In this post, I will try to give an overview of research in CS and the importance of research skills.

In a nutshell, research is a systematic study of a specific problem to derive new methods, frameworks, systems or facts. CS research can be divided into two broad areas, namely theory and systems. Theory is concerned with coming up with new methods or facts that can be proven mathematically, whereas systems is about the implementation and design of computer systems to solve real world problems. Not all research lead to new ways to solve a problem, sometimes it is about developing a unifying framework which combines different methodologies.

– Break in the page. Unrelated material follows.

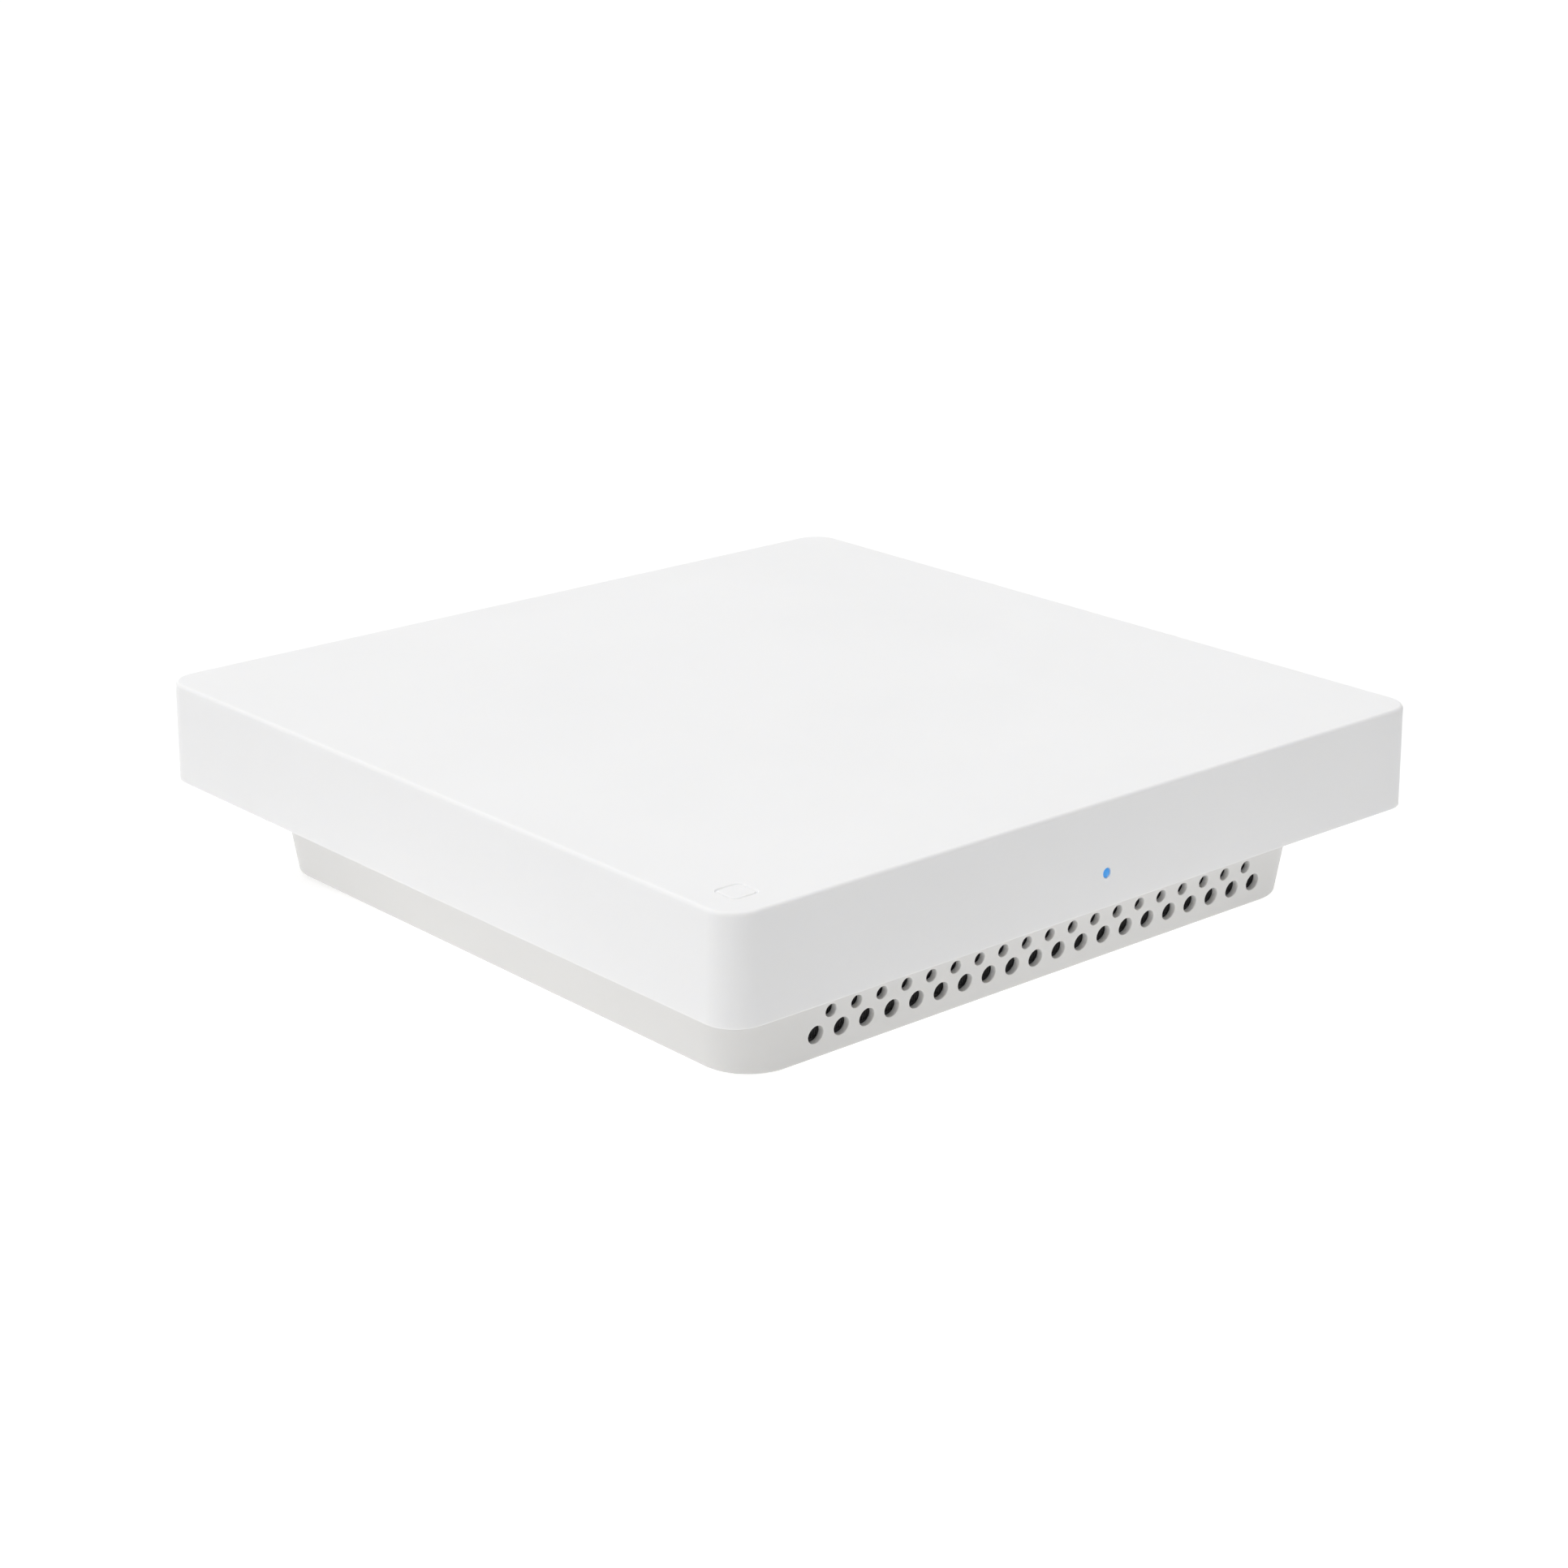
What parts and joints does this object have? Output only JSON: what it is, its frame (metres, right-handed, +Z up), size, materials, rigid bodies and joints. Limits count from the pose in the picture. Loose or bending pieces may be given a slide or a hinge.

Most of us have to perform various research related activities at one point or another, whether it is working on an research project such as FYP or doing a survey for an essay we have to write. In general, a research project  consists of the following components:
  1. identify and formulate the problem to be solved (the MOST important step)
  2. review of existing work on related problems (so that we don't reinvent the wheel)
  3. proposal of a new solution (this is not as hard as it sounds, often it is a refinement of an existing solution or a combination of ideas from different solutions)
  4. validate the proposed solution (equally important to "sell" your idea)
Although this might sound like a sequential process, it is not. Often, the results from an initial solution are not satisfactory and a careful analysis leads to a reformulation of the problem and/or refinements to the original solution.

Almost all serious projects involved the above steps. That is why research skills such as problem formulation, review of related work and design of experiments to support your claims are important. In particular, formulating the right problem is often the key step towards a solution. To quote the words of Jiddu Krishnamurti, an Indian philosopher, "If we can really understand the problem, the answer will come out of it, because the answer is not separate from the problem.".